**GIVEN REQUEST:** List each line of the data that holds the string "context".
▬▬▬
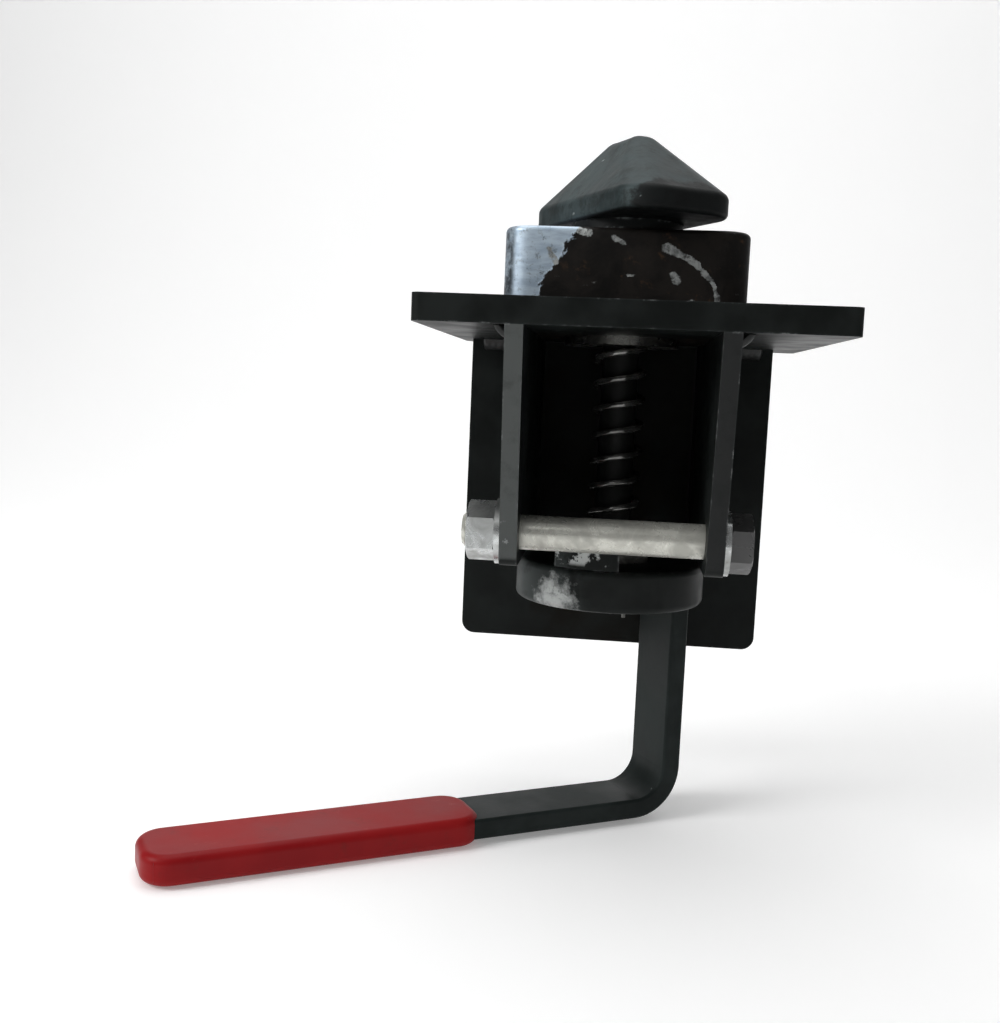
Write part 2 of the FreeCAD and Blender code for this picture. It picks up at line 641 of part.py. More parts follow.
def make_hub_fasteners():
    """Washer, castle nut and split pin in the hub's recess."""
    washer = ring("hub_washer", "hub_washer_diameter / 2", "tail_diameter / 2 + thread_clearance",
                  "hub_washer_thickness", "nut_top")
    turn_with_spindle(keep(washer, "hub_washer"))

    height = "(castle_body + castle_crown)"
    blank = place(hexagon("castle_blank", height), z="nut_bottom")
    cuts = [cylinder("castle_hole", "tail_diameter / 2 + thread_clearance", height, "nut_bottom")]
    for i in range(3):
        slot = primitive("Box", "castle_slot_%d" % i, Length="2 * bolt_flats",
                         Width="castle_slot", Height="castle_crown")
        angle = 60 * i
        slot.Placement = FreeCAD.Placement(FreeCAD.Vector(), FreeCAD.Rotation(Z_AXIS, angle))
        place(slot, "castle_slot / 2 * sin(%d) - bolt_flats * cos(%d)" % (angle, angle),
              "-castle_slot / 2 * cos(%d) - bolt_flats * sin(%d)" % (angle, angle), "nut_bottom")
        cuts.append(slot)
    nut = cut("castle_nut", blank, fuse("castle_cuts", cuts))
    turn_with_spindle(keep(nut, "castle_nut"))

    half = "bolt_flats / 2 / cos(30) + pin_reach"
    shank = cylinder("pin_shank", "pin_diameter / 2", "2 * (%s)" % half)
    shank.Placement = FreeCAD.Placement(FreeCAD.Vector(), FreeCAD.Rotation(Y_AXIS, 90))
    place(shank, "-(%s)" % half, "0", "pin_level")
    wire = "pin_diameter / 4"
    eye = primitive("Torus", "pin_eye", Radius1="pin_eye", Radius2=wire)
    place(eye, "-(%s) - pin_eye" % half, "0", "pin_level")
    tails = cylinder("pin_tails", wire, "2 * pin_tail")
    place(tails, "%s - pin_diameter / 4" % half, "0", "pin_level - pin_tail")
    turn_with_spindle(keep(fuse("split_pin", [shank, eye, tails]), "split_pin"))


def make_handle_bar():
    """Flat bar bent once: a stem down from the hub and an arm under the spindle."""
    body = new_body("handle_bar")
    path = body.newObject("Sketcher::SketchObject", "handle_path")
    plane = [f for f in body.Origin.OriginFeatures if f.Role == "YZ_Plane"][0]
    path.AttachmentSupport = [(plane, "")]
    path.MapMode = "FlatFace"
    stem, level, bend = value("stem_offset"), value("arm_level"), value("bend_radius")
    top, end = value("hub_bottom"), -value("arm_reach")
    turn = Part.Circle(FreeCAD.Vector(stem - bend, level + bend, 0), Z_AXIS, bend)
    path.addGeometry(Part.LineSegment(FreeCAD.Vector(stem, top, 0),
                                      FreeCAD.Vector(stem, level + bend, 0)), False)
    path.addGeometry(Part.ArcOfCircle(turn, -math.pi / 2, 0), False)
    path.addGeometry(Part.LineSegment(FreeCAD.Vector(stem - bend, level, 0),
                                      FreeCAD.Vector(end, level, 0)), False)
    for join in (("Tangent", 0, 2, 1, 2), ("Tangent", 1, 1, 2, 1), ("Vertical", 0),
                 ("Horizontal", 2)):
        path.addConstraint(Sketcher.Constraint(*join))
    fix_point(path, 0, 1, "stem_offset", "hub_bottom")
    fix_point(path, 2, 2, "-arm_reach", "arm_level")
    index = path.addConstraint(Sketcher.Constraint("Radius", 1, bend))
    path.setExpression("Constraints[%d]" % index, on_sheet("bend_radius"))
    section = rounded_rectangle(
        new_sketch(body, "bar_section", "XY_Plane", "hub_bottom", y="stem_offset"),
        "bar_width", "bar_thickness", "bar_edge")
    pipe = body.newObject("PartDesign::AdditivePipe", "bar_pipe")
    pipe.Profile = section
    pipe.Spine = (path, ["Edge1", "Edge2", "Edge3"])
    turn_with_spindle(keep(body, "handle_bar"))


def make_handle_weld():
    """Fillet welds between the stem and the underside of the hub."""
    inner = prism_bead("inner_bead", "handle_weld_leg", "handle_weld_leg", "bar_width - 2 * bar_edge",
                       -Z_AXIS, -Y_AXIS, "bar_width / 2 - bar_edge",
                       "stem_offset - bar_thickness / 2", "hub_bottom")
    right = prism_bead("right_bead", "handle_weld_leg", "handle_weld_leg",
                       "bar_thickness - 2 * bar_edge", X_AXIS, -Z_AXIS, "bar_width / 2",
                       "stem_offset - bar_thickness / 2 + bar_edge", "hub_bottom")
    left = prism_bead("left_bead", "handle_weld_leg", "handle_weld_leg",
                      "bar_thickness - 2 * bar_edge", -Z_AXIS, -X_AXIS, "-bar_width / 2",
                      "stem_offset - bar_thickness / 2 + bar_edge", "hub_bottom")
    turn_with_spindle(keep(group("handle_weld", [inner, right, left]), "handle_weld"))


def make_grip():
    """Plastic sleeve pushed over the end of the bar."""
    body = new_body("handle_grip")
    plan = rounded_rectangle(
        new_sketch(body, "grip_plan", "XY_Plane", "arm_level - grip_thickness / 2",
                   y="-grip_start - grip_length / 2"),
        "grip_width", "grip_length", "grip_corner")
    pad(body, "grip_pad", plan, "grip_thickness")
    low = value("arm_level - grip_thickness / 2")
    high = value("arm_level + grip_thickness / 2")
    fillet(body, "grip_edges", "grip_edge",
           lambda edge: is_level(edge, low) or is_level(edge, high))
    socket = rounded_rectangle(
        new_sketch(body, "grip_socket_outline", "XZ_Plane", "grip_start", y="arm_level"),
        "bar_width + 2 * grip_clearance", "bar_thickness + 2 * grip_clearance",
        "bar_edge + grip_clearance")
    pocket(body, "grip_socket", socket, "grip_length - grip_end_wall + grip_clearance", down=True)
    turn_with_spindle(keep(body, "handle_grip"))


make_flange()
make_shear_block()
make_cheek("left_cheek", "-cheek_outer")
make_cheek("right_cheek", "cheek_gap / 2")
make_back_plate()
make_gussets()
make_housing_welds()
make_cross_bolt()
make_spring_seat("upper_spring_seat", "bore_radius + upper_seat_reach",
                 "-flange_thickness - seat_thickness", "-flange_thickness - seat_thickness")
make_spring_seat("lower_spring_seat", "lower_seat_diameter / 2", "hub_top",
                 "hub_top + seat_thickness - seat_recess")
make_spring()
make_spindle()
make_hub()
make_hub_fasteners()
make_handle_bar()
make_handle_weld()
make_grip()
doc.recompute()

for item in doc.Objects:
    if "Invalid" in item.State or "Error" in item.State:
        raise RuntimeError("%s did not build: %s" % (item.Label, item.State))
for node in nodes:
    if node.Shape.isNull() or not node.Shape.isValid() or not node.Shape.Solids:
        raise RuntimeError("%s has no valid shape" % node.Label)

os.makedirs("parts", exist_ok=True)
for node in nodes:
    node.Shape.exportStep("parts/%s.step" % node.Label)
    box = node.Shape.BoundBox
    print("%-20s solids %d volume %9.0f  x %7.1f %7.1f  y %7.1f %7.1f  z %7.1f %7.1f" % (
        node.Label, len(node.Shape.Solids), node.Shape.Volume,
        box.XMin, box.XMax, box.YMin, box.YMax, box.ZMin, box.ZMax))
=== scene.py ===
import json
import math
import random

import bmesh
import bpy
from mathutils import Matrix, Vector


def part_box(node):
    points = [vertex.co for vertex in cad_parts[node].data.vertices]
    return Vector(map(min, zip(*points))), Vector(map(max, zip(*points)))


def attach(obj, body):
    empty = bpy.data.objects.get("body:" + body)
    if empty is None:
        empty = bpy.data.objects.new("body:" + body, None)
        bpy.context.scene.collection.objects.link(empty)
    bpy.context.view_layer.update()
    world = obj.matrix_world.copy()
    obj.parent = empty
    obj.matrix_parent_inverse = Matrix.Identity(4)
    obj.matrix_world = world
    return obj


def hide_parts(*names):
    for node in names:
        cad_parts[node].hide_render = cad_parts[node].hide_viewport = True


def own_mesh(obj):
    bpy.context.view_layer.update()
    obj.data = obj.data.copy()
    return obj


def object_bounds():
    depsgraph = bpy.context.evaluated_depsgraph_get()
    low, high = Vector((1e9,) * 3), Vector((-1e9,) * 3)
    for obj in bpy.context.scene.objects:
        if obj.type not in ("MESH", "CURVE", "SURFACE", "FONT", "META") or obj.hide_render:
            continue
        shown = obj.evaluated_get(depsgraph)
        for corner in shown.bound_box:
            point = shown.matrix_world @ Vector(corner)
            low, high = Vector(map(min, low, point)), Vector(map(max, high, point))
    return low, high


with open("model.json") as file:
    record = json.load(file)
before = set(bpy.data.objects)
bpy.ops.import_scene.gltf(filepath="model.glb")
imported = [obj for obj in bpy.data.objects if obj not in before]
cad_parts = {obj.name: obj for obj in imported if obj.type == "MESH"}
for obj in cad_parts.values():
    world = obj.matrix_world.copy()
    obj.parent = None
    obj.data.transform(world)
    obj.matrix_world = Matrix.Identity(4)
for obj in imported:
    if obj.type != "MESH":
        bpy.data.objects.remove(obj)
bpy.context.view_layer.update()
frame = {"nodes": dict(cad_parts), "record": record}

MM = 0.001
nodes = frame["nodes"]
body_of = {name: body for body, names in frame["record"]["behaviour"]["bodies"].items() for name in names}


# ---------------------------------------------------------------- camera
IMAGE_HEIGHT = 1023
FOCAL = 657.3
ZOOM = 1.72


def make_camera():
    """The photograph's standpoint, aimed at the middle of the object."""
    data = bpy.data.cameras.new("camera")
    data.sensor_width = 36
    data.lens = FOCAL * ZOOM * data.sensor_width / IMAGE_HEIGHT
    data.clip_start = 0.01
    data.clip_end = 20
    camera = bpy.data.objects.new("camera", data)
    bpy.context.scene.collection.objects.link(camera)
    right = Vector((0.9939, 0.1017, 0.0426)).normalized()
    ahead = Vector((-0.0967, 0.9896, -0.1069)).normalized()
    up = right.cross(ahead).normalized()
    right = ahead.cross(up)
    spot = Vector((-1.28, -570.66, -39.72)) * MM
    camera.matrix_world = Matrix.Translation(spot) @ Matrix((right, up, -ahead)).transposed().to_4x4()
    bpy.context.scene.camera = camera
    bpy.context.scene.view_settings.view_transform = "Standard"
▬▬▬
**WRITTEN RESPONSE:**
        bpy.context.scene.collection.objects.link(empty)
    bpy.context.view_layer.update()
    bpy.context.view_layer.update()
    depsgraph = bpy.context.evaluated_depsgraph_get()
    for obj in bpy.context.scene.objects:
bpy.context.view_layer.update()
    bpy.context.scene.collection.objects.link(camera)
    bpy.context.scene.camera = camera
    bpy.context.scene.view_settings.view_transform = "Standard"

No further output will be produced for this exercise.